Data listing →
============
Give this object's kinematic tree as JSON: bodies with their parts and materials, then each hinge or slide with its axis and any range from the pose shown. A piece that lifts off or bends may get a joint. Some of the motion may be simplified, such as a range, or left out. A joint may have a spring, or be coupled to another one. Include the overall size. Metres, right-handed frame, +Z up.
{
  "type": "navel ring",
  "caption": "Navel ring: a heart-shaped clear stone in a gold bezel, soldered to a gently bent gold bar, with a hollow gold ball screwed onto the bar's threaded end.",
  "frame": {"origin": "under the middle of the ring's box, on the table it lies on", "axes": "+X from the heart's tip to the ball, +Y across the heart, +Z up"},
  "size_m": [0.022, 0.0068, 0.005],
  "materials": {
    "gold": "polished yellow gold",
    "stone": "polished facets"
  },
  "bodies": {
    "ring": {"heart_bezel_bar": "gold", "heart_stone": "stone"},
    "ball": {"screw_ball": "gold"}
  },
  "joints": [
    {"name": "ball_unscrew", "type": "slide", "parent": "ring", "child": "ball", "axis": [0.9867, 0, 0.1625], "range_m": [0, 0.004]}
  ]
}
============
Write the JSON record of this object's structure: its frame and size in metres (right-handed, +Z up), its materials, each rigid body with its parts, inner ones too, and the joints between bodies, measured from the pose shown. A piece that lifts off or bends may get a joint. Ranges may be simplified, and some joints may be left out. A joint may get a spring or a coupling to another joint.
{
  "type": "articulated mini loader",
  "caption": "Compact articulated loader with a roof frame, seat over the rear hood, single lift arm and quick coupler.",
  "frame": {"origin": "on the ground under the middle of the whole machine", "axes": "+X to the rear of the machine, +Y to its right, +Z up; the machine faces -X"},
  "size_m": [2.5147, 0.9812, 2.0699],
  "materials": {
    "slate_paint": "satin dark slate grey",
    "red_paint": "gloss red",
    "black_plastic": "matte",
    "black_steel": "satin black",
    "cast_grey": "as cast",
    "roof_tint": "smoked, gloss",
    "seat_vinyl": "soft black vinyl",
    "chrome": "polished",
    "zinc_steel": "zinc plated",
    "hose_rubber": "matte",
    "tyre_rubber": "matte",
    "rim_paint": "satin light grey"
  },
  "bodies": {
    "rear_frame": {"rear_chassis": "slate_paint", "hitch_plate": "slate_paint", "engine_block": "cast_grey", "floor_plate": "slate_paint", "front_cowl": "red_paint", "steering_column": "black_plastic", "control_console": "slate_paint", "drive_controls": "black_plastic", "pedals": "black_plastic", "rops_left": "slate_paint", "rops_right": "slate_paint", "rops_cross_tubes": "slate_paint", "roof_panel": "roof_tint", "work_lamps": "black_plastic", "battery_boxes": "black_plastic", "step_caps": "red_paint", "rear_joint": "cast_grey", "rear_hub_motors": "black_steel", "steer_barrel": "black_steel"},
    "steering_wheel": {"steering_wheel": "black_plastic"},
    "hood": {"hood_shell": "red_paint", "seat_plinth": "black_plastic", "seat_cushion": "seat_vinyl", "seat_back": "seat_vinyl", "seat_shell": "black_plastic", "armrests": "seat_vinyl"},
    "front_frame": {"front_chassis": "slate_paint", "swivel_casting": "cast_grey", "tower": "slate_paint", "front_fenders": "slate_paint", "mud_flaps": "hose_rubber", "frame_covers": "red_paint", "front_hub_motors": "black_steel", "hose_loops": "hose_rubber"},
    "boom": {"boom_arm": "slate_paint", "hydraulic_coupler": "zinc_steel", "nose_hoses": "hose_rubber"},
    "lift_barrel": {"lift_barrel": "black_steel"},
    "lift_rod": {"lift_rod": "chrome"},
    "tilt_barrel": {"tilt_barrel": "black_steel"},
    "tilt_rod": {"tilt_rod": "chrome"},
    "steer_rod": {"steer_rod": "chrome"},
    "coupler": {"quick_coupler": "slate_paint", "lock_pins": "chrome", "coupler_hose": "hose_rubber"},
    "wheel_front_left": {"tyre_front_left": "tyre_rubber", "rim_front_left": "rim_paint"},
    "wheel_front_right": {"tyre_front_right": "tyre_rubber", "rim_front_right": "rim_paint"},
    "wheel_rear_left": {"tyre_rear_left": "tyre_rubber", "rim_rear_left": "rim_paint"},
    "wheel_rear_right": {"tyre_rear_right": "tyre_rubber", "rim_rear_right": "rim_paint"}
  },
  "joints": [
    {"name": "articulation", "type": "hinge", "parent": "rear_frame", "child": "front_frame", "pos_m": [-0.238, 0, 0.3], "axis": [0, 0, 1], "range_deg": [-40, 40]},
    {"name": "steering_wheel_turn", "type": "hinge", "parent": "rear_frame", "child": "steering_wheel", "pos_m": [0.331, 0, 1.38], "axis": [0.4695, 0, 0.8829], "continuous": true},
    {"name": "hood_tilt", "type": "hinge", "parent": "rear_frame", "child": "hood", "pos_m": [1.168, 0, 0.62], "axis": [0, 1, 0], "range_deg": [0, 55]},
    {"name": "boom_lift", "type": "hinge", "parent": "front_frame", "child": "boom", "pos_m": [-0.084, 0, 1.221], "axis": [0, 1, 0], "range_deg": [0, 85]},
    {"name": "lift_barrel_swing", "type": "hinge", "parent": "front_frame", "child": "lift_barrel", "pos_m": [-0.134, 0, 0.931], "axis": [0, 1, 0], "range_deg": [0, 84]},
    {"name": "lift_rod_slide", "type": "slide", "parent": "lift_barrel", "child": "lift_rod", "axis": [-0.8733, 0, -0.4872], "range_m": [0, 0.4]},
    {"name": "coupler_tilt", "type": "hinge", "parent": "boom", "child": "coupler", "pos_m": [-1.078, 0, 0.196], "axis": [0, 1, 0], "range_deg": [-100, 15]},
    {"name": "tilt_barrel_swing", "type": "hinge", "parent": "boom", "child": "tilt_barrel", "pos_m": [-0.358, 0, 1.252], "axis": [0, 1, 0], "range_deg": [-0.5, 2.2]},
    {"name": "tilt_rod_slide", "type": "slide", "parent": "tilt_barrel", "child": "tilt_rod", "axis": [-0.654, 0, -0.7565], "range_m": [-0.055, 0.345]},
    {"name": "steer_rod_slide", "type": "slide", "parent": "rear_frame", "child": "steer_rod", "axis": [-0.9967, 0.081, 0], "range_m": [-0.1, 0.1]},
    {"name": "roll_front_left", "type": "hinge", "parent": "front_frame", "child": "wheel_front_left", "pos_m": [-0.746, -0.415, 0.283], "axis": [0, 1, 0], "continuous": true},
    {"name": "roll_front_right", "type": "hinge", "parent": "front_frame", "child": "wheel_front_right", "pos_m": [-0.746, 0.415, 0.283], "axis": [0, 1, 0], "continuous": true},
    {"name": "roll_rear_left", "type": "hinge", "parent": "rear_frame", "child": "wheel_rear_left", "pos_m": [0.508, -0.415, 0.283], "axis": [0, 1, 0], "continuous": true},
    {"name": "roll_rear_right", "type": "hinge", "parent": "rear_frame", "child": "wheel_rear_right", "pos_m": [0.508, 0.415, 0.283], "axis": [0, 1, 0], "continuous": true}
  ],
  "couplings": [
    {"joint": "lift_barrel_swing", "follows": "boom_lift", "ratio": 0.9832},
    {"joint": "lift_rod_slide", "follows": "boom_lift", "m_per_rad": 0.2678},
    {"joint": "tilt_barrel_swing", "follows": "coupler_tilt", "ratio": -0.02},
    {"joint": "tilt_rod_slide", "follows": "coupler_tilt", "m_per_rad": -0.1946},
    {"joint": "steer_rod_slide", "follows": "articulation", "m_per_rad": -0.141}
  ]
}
============
TASK BRIEF →
Copy all lines from the material that include "shown".

FULL RESPONSE →
Give this object's kinematic tree as JSON: bodies with their parts and materials, then each hinge or slide with its axis and any range from the pose shown. A piece that lifts off or bends may get a joint. Some of the motion may be simplified, such as a range, or left out. A joint may have a spring, or be coupled to another one. Include the overall size. Metres, right-handed frame, +Z up.
Write the JSON record of this object's structure: its frame and size in metres (right-handed, +Z up), its materials, each rigid body with its parts, inner ones too, and the joints between bodies, measured from the pose shown. A piece that lifts off or bends may get a joint. Ranges may be simplified, and some joints may be left out. A joint may get a spring or a coupling to another joint.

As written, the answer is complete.